* Start DATA PROVIDED *
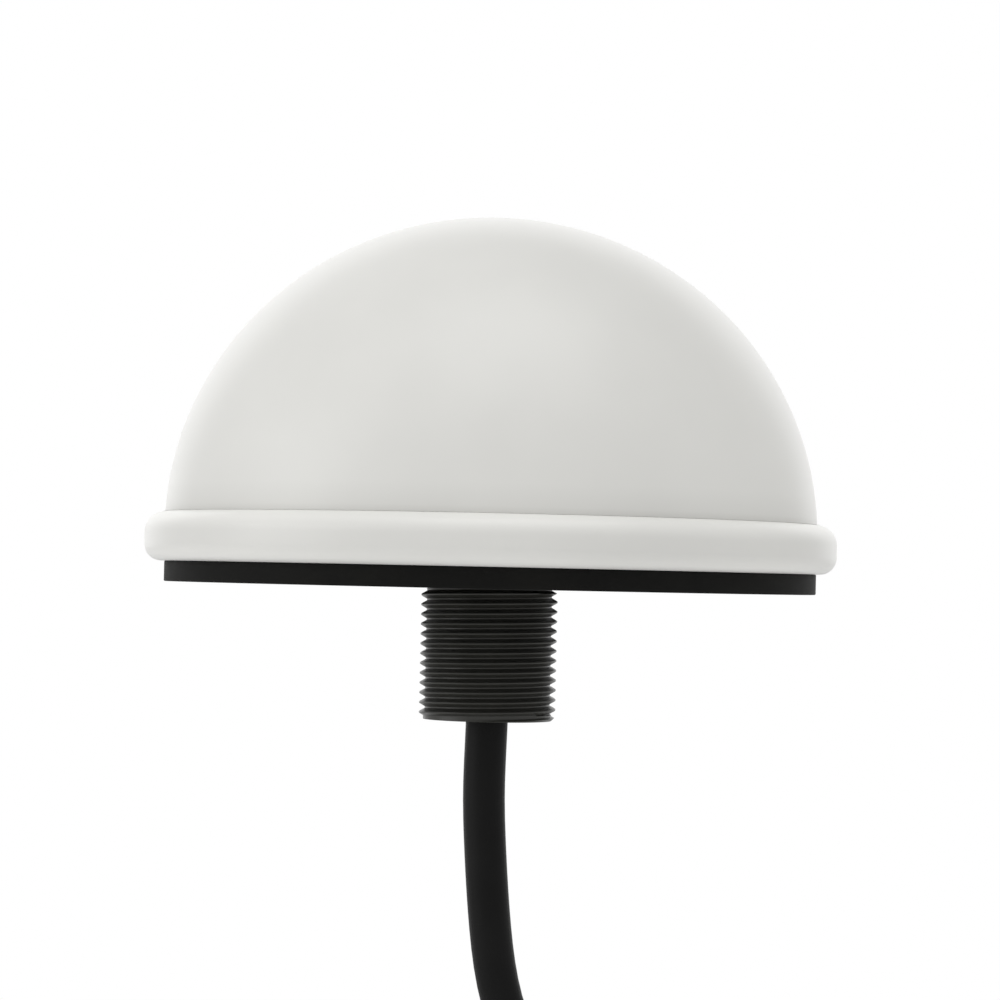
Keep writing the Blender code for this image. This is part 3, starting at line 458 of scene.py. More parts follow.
# Painted light and shade: the rim's rounded edges are palest, its side and dome greyer, the crease darkest.
white = moulded("white_radome", (0.90, 0.896, 0.861), (0.866, 0.862, 0.829), 0.36, 0.00035, 0.000004, 0.035,
                Specular_IOR_Level=0.4, Sheen_Weight=0.22, Sheen_Roughness=0.3)
# Painted highlights on the rim's edges and painted shade in the crease over the rim.
paint_shading_by_height(white, 0.020, [(0.18, 1.0), (0.25, 0.985), (0.34, 0.88), (0.47, 0.88), (0.58, 0.96),
                                (0.638, 0.96), (0.646, 0.77), (0.70, 0.84), (0.90, 0.89)])
radome.data.materials.append(white)
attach(radome, "receiver")
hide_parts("radome")


# ---- Base and stem ----
# Black glass-filled nylon, moulded in one with the hollow stem and its one inch, 14 threads per inch
# thread. The thread is a grid wound round the stem, and the rest is drawn on from its lower end.
THREAD_ROOT = 0.011611
THREAD_DEPTH = 0.001089
THREAD_PITCH = 0.0254 / 14
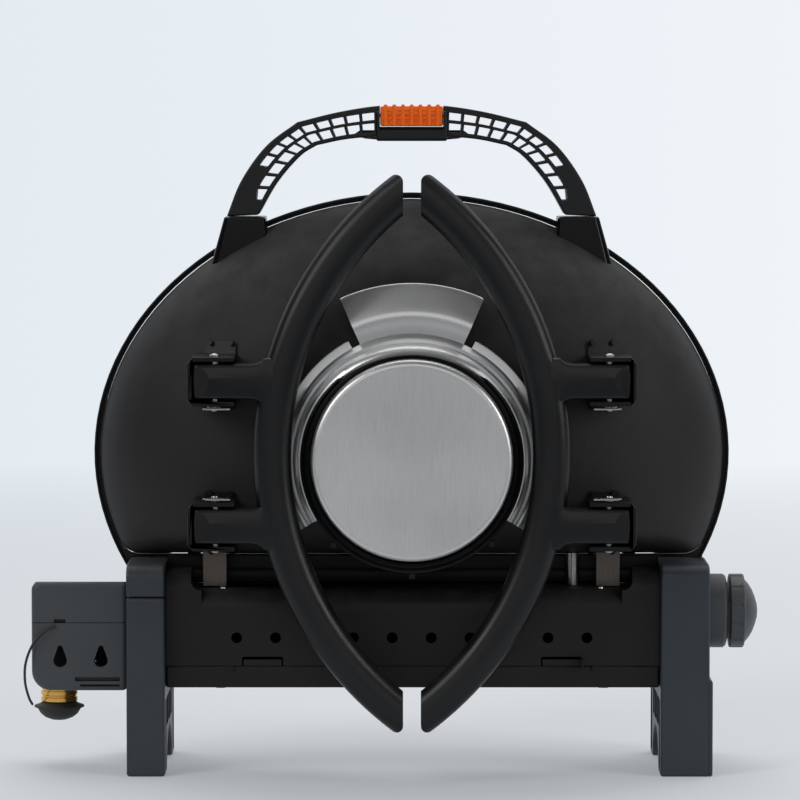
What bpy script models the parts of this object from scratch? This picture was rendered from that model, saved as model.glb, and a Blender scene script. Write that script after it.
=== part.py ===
"""Folding clam-shell propane grill, closed and standing upright on its two feet.

Frame: +Z up from the floor, X along the hinge side, -Y towards the bowl and its folded legs,
+Y towards the lid. Units are metres. The pieces are drawn about the bowl's own middle, where the
bowl and the lid meet at Y = 0, and the last step moves them all so that the origin lies under the
middle of the whole object.
"""
import math

import bmesh
import bpy
from mathutils import Matrix, Vector

MM = 0.001
GAP = 0.3 * MM
MIDDLE_X = 15.5 * MM
MIDDLE_Y = 6.5 * MM

# Bowl and lid: an ellipse cut off straight on the hinge side.
SHELL_Z = 243.5 * MM
SHELL_HALF_WIDTH = 241.0 * MM
SHELL_HALF_HEIGHT = 196.5 * MM
SHELL_CUT = 77.5 * MM
SHELL_CORNER = 16.0 * MM
BOWL_DEPTH = 100.0 * MM
LID_DEPTH = 119.0 * MM
SHELL_WALL = 2.0 * MM
RIM_DEPTH = 6.0 * MM
RIM_WIDTH = 5.0 * MM
RIM_CORNER = 9.0 * MM
RIM_GROOVE = 1.0 * MM
BOWL_RIM_CUT = 101.0 * MM
LID_RIM_CUT = 93.5 * MM
ARC_SIDES = 52
CORNER_SIDES = 5
STRAIGHT_SIDES = 10

# Burner opening, collar, drip tray and heat shield on the underside of the bowl.
TRAY_Z = 246.5 * MM
TRAY_RADIUS = 76.0 * MM
COLLAR_RADIUS = 86.0 * MM
COLLAR_INNER = 79.5 * MM
COLLAR_Y = -96.0 * MM
OPENING_RADIUS = 50.0 * MM
SHIELD_RADIUS = 98.0 * MM
SHIELD_TAB_RADIUS = 132.0 * MM
SHIELD_Y = -103.0 * MM

# Folding legs: two arcs with two arms each, hinged on vertical pins.
LEG_ARC_RADIUS = 247.0 * MM
LEG_ARC_CENTRE = 142.0 * MM
LEG_TIP_X = 6.7 * MM
LEG_Z = 251.0 * MM
LEG_Y = -120.0 * MM
LEG_HALF_WIDTH = 14.3 * MM
LEG_HALF_DEPTH = 12.0 * MM
ARM_Z = (306.0 * MM, 197.0 * MM)
ARM_HALF_HEIGHT = 13.0 * MM
ARM_HALF_DEPTH = 10.0 * MM
ARM_END_X = 163.5 * MM
PIN_X = 148.0 * MM
PIN_RADIUS = 3.0 * MM

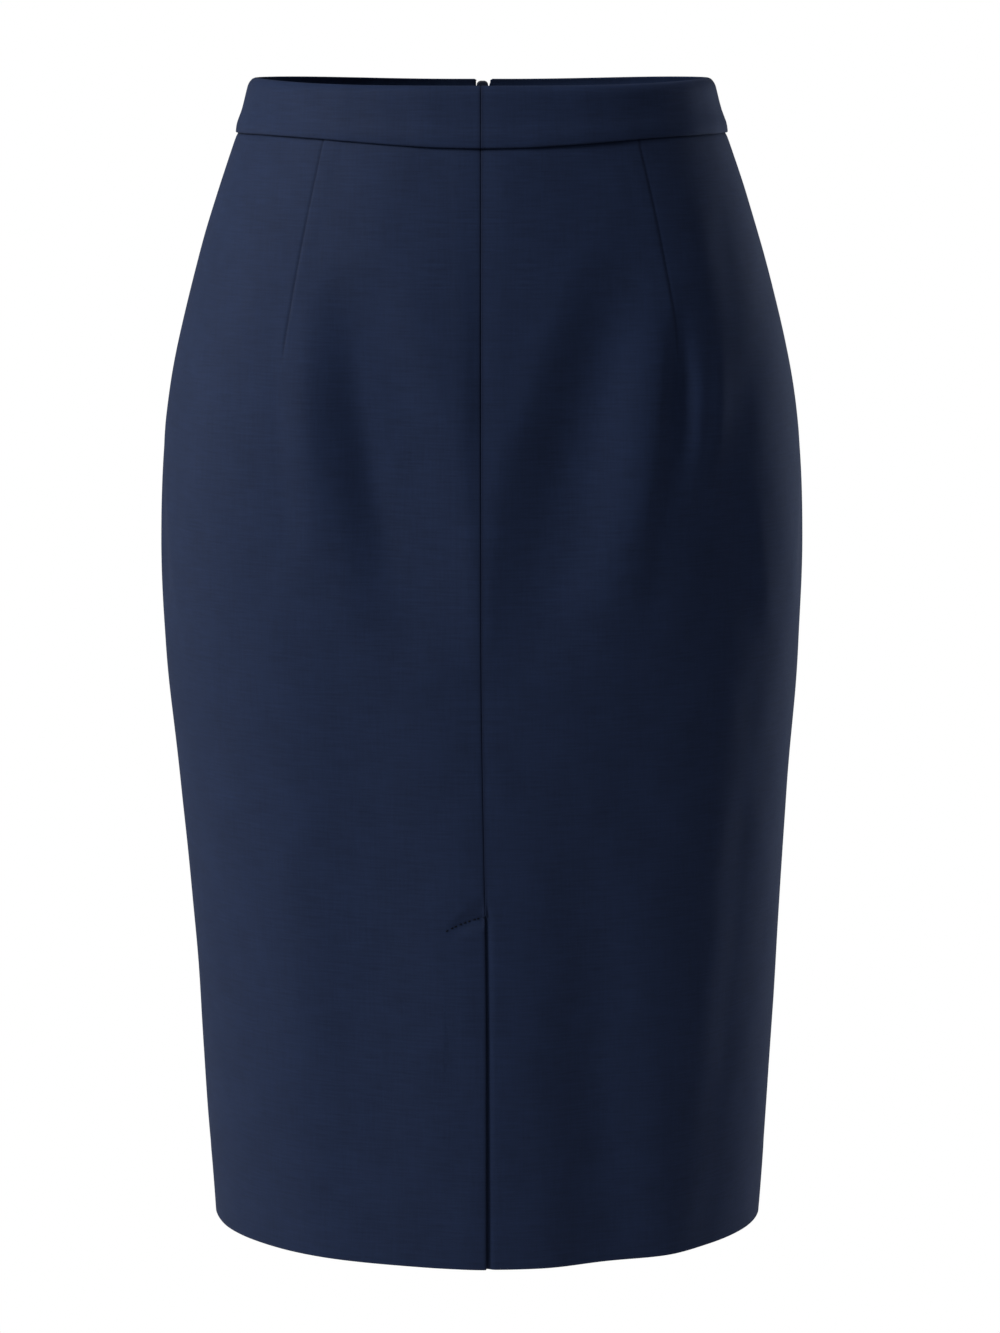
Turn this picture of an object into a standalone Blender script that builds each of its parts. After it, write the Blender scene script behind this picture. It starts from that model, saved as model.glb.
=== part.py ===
"""Navy pencil skirt, filled out as if worn and hollow inside.

Two front panels meet in a centre seam and lap at a vent, two back panels are
closed by a concealed zip, and a two-part waistband holds them at the waist.
Metres, +Z up, the wearer faces -Y, so the wearer's right side is at -X. The
origin is in the middle of the waist opening, level with the waistband's top
edge at the side seams. A drop is a distance below that level.
"""
import math

import bmesh
import bpy
import numpy as np
from mathutils import Matrix, Vector

# ---- driving dimensions, in metres ----
LENGTH = 0.617              # waistband's top edge to hem
BAND_HEIGHT = 0.0286        # waistband at the side seams
FRONT_TOP_DIP = 0.0030      # the top edge sinks this much at centre front
BACK_TOP_DIP = 0.0020       # and this much at centre back
FRONT_SEAM_DIP = 0.0058     # the waist seam sinks this much at centre front
BACK_SEAM_DIP = 0.0040      # and this much at centre back
BAND_WALL = 0.0022          # two layers of suiting and their stiffening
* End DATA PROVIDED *
__WRITTEN TASK__: Quote each line of the data above exactly as written.

__ANSWER TO THIS PROBLEM__:
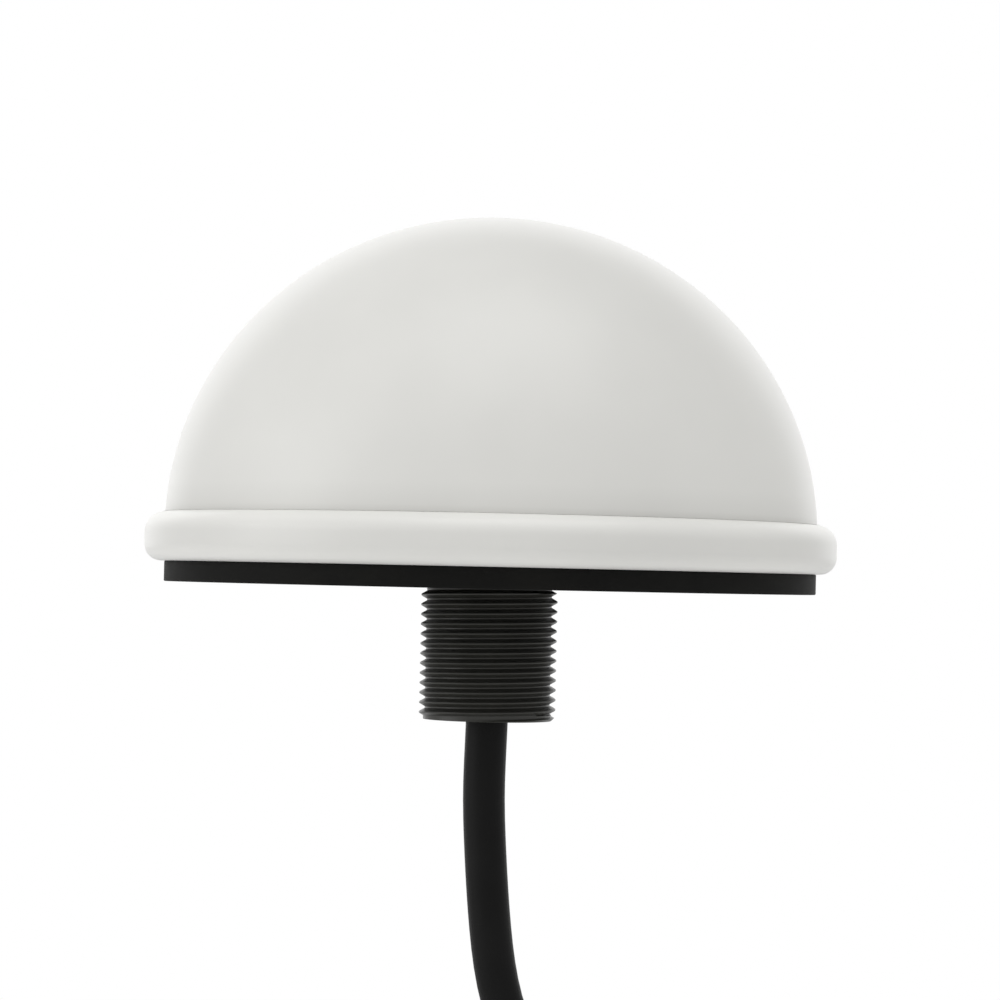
Keep writing the Blender code for this image. This is part 3, starting at line 458 of scene.py. More parts follow.
# Painted light and shade: the rim's rounded edges are palest, its side and dome greyer, the crease darkest.
white = moulded("white_radome", (0.90, 0.896, 0.861), (0.866, 0.862, 0.829), 0.36, 0.00035, 0.000004, 0.035,
                Specular_IOR_Level=0.4, Sheen_Weight=0.22, Sheen_Roughness=0.3)
# Painted highlights on the rim's edges and painted shade in the crease over the rim.
paint_shading_by_height(white, 0.020, [(0.18, 1.0), (0.25, 0.985), (0.34, 0.88), (0.47, 0.88), (0.58, 0.96),
                                (0.638, 0.96), (0.646, 0.77), (0.70, 0.84), (0.90, 0.89)])
radome.data.materials.append(white)
attach(radome, "receiver")
hide_parts("radome")


# ---- Base and stem ----
# Black glass-filled nylon, moulded in one with the hollow stem and its one inch, 14 threads per inch
# thread. The thread is a grid wound round the stem, and the rest is drawn on from its lower end.
THREAD_ROOT = 0.011611
THREAD_DEPTH = 0.001089
THREAD_PITCH = 0.0254 / 14
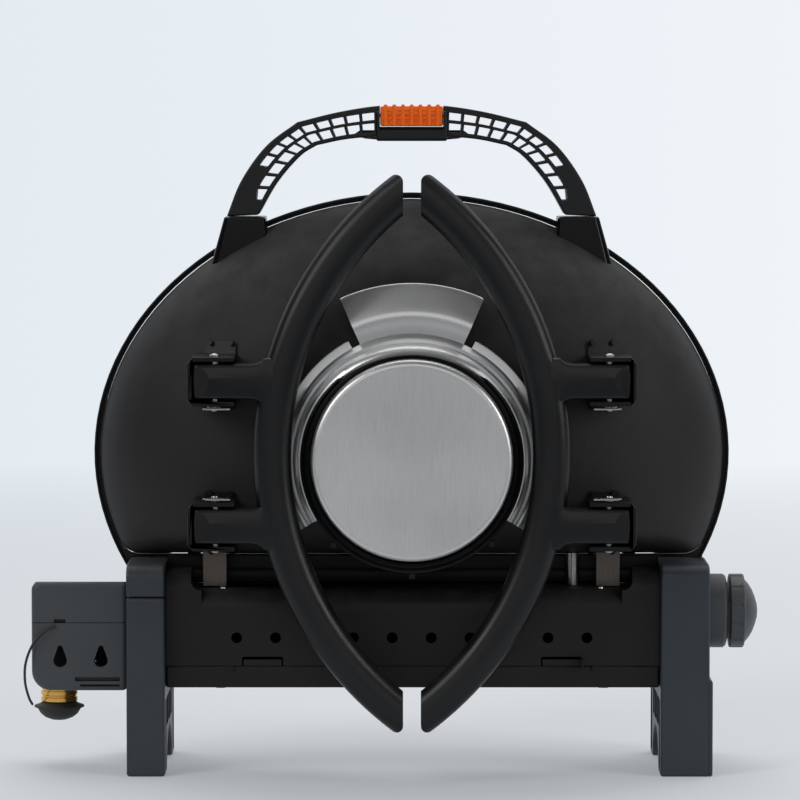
What bpy script models the parts of this object from scratch? This picture was rendered from that model, saved as model.glb, and a Blender scene script. Write that script after it.
=== part.py ===
"""Folding clam-shell propane grill, closed and standing upright on its two feet.

Frame: +Z up from the floor, X along the hinge side, -Y towards the bowl and its folded legs,
+Y towards the lid. Units are metres. The pieces are drawn about the bowl's own middle, where the
bowl and the lid meet at Y = 0, and the last step moves them all so that the origin lies under the
middle of the whole object.
"""
import math

import bmesh
import bpy
from mathutils import Matrix, Vector

MM = 0.001
GAP = 0.3 * MM
MIDDLE_X = 15.5 * MM
MIDDLE_Y = 6.5 * MM

# Bowl and lid: an ellipse cut off straight on the hinge side.
SHELL_Z = 243.5 * MM
SHELL_HALF_WIDTH = 241.0 * MM
SHELL_HALF_HEIGHT = 196.5 * MM
SHELL_CUT = 77.5 * MM
SHELL_CORNER = 16.0 * MM
BOWL_DEPTH = 100.0 * MM
LID_DEPTH = 119.0 * MM
SHELL_WALL = 2.0 * MM
RIM_DEPTH = 6.0 * MM
RIM_WIDTH = 5.0 * MM
RIM_CORNER = 9.0 * MM
RIM_GROOVE = 1.0 * MM
BOWL_RIM_CUT = 101.0 * MM
LID_RIM_CUT = 93.5 * MM
ARC_SIDES = 52
CORNER_SIDES = 5
STRAIGHT_SIDES = 10

# Burner opening, collar, drip tray and heat shield on the underside of the bowl.
TRAY_Z = 246.5 * MM
TRAY_RADIUS = 76.0 * MM
COLLAR_RADIUS = 86.0 * MM
COLLAR_INNER = 79.5 * MM
COLLAR_Y = -96.0 * MM
OPENING_RADIUS = 50.0 * MM
SHIELD_RADIUS = 98.0 * MM
SHIELD_TAB_RADIUS = 132.0 * MM
SHIELD_Y = -103.0 * MM

# Folding legs: two arcs with two arms each, hinged on vertical pins.
LEG_ARC_RADIUS = 247.0 * MM
LEG_ARC_CENTRE = 142.0 * MM
LEG_TIP_X = 6.7 * MM
LEG_Z = 251.0 * MM
LEG_Y = -120.0 * MM
LEG_HALF_WIDTH = 14.3 * MM
LEG_HALF_DEPTH = 12.0 * MM
ARM_Z = (306.0 * MM, 197.0 * MM)
ARM_HALF_HEIGHT = 13.0 * MM
ARM_HALF_DEPTH = 10.0 * MM
ARM_END_X = 163.5 * MM
PIN_X = 148.0 * MM
PIN_RADIUS = 3.0 * MM

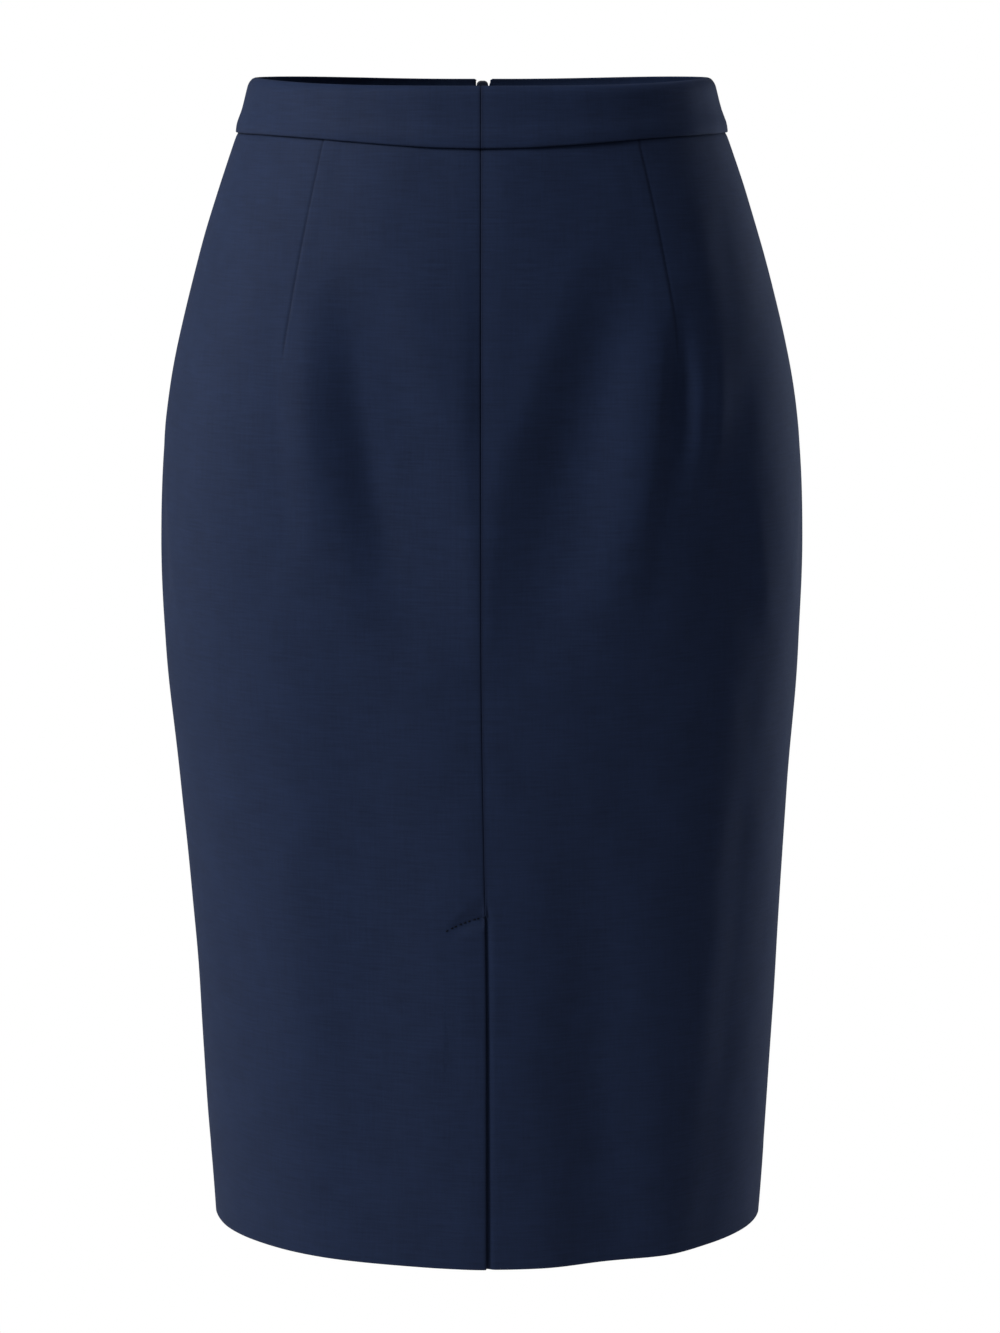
Turn this picture of an object into a standalone Blender script that builds each of its parts. After it, write the Blender scene script behind this picture. It starts from that model, saved as model.glb.
=== part.py ===
"""Navy pencil skirt, filled out as if worn and hollow inside.

Two front panels meet in a centre seam and lap at a vent, two back panels are
closed by a concealed zip, and a two-part waistband holds them at the waist.
Metres, +Z up, the wearer faces -Y, so the wearer's right side is at -X. The
origin is in the middle of the waist opening, level with the waistband's top
edge at the side seams. A drop is a distance below that level.
"""
import math

import bmesh
import bpy
import numpy as np
from mathutils import Matrix, Vector

# ---- driving dimensions, in metres ----
LENGTH = 0.617              # waistband's top edge to hem
BAND_HEIGHT = 0.0286        # waistband at the side seams
FRONT_TOP_DIP = 0.0030      # the top edge sinks this much at centre front
BACK_TOP_DIP = 0.0020       # and this much at centre back
FRONT_SEAM_DIP = 0.0058     # the waist seam sinks this much at centre front
BACK_SEAM_DIP = 0.0040      # and this much at centre back
BAND_WALL = 0.0022          # two layers of suiting and their stiffening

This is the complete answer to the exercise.